To hear Australian Prime Minister Malcolm Turnbull tell it earlier this week, his call with President Donald Trump on Saturday had ended with assurance that the United States would uphold its end of a refugee deal crafted during his predecessor’s last days in office.
But a Washington Post report Wednesday night, alleging Trump had instead hung up on the Australian leader after a harsh exchange, had the nation’s papers lamenting a possible breakdown in the historically close relationship between both countries.
The Post reported that, contrary to Turnbull’s assertion that the United States would honor the Obama-era agreement to resettle 1,250 refugees, Trump had instead slammed Turnbull for trying to push the deal through. Senior U.S. officials who were briefed about the call told the Post that Trump bragged about his electoral win and told Turnbull that their call “was the worst call by far” he had held that day with a foreign leader.
Then, 25 minutes into what was a scheduled hour-long call, Trump reportedly hung up the phone, according to the Post.
In a column, the Sydney Morning Herald’s chief political correspondent Mark Kenny described Trump as “the Mad King: volatile, vainglorious, and untrustworthy. Turnbull is right to handle him with kid gloves.”
“American prestige is on the line,” Kenny wrote. “World leaders be warned: Trump's conversations are not private and his word, unreliable.”
Other papers were similarly aghast: The Australian declared that the nation’s alliance with America “has hit its lowest point in decades.” The Canberra Times ran a story comparing Australia to Mexico, China and Iran: “other countries to feel [Trump’s] social media fury.”
On Australian Twitter, Turnbull and Trump were both the top trending topics in Canberra, the nation’s capital.
The deal that so enraged Trump would resettle fewer than 2,000 refugees who had tried to reach Australia’s shores, and only after an extensive vetting process. They are currently being held on Nauru and Manus, two islands in the Pacific, where advocacy groups have said the detention facilities are inhumane.
But Australia’s leader hesitated to criticized Trump’s allegedly contemptuous behavior Saturday. Turnbull told the Associated Press after the Washington Post’s report was published that "it's better that these things — these conversations — are conducted candidly, frankly, privately.”
He declined to elaborate on the specifics of his call, but stressed that the Australian-U.S. relationship was still “very strong.”
"The fact we received the assurance that we did, the fact that it was confirmed, the very extensive engagement we have with the new administration underlines the closeness of the alliance,” he added to the Associated Press. “But as Australians know me very well: I stand up for Australia in every forum — public or private."

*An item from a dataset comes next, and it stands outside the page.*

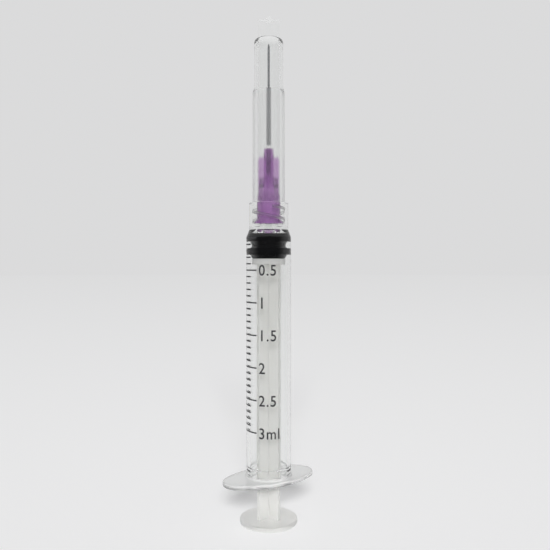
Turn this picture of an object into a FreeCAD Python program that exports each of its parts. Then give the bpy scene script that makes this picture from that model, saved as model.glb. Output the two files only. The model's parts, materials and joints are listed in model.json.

Australia’s former foreign minister Bob Carr sought to spin the rocky call to Australia’s advantage, telling ABC TV’s 7.30 that the country had to be “practical” about its relationship with America.
“America is different, America has changed,” he said, according to the Herald Sun. Though “everyone supports this alliance in Australia… it’s not the be all and end all of Australia’s international character. That’s the point I’m making.”
Turnbull had expressed cautious optimism after Trump’s election in November that the two would be able to cooperate, remarking on their similarities as “businessmen who found our way into politics somewhat later in life.”
But Trump seemed unlikely to backtrack on the reportedly angry stance he sketched out in Saturday’s call, taking to Twitter Wednesday night to tweet his continued disapproval of the refugee agreement.
“Do you believe it? The Obama Administration agreed to take thousands of illegal immigrants from Australia,” he wrote. “Why? I will study this dumb deal!”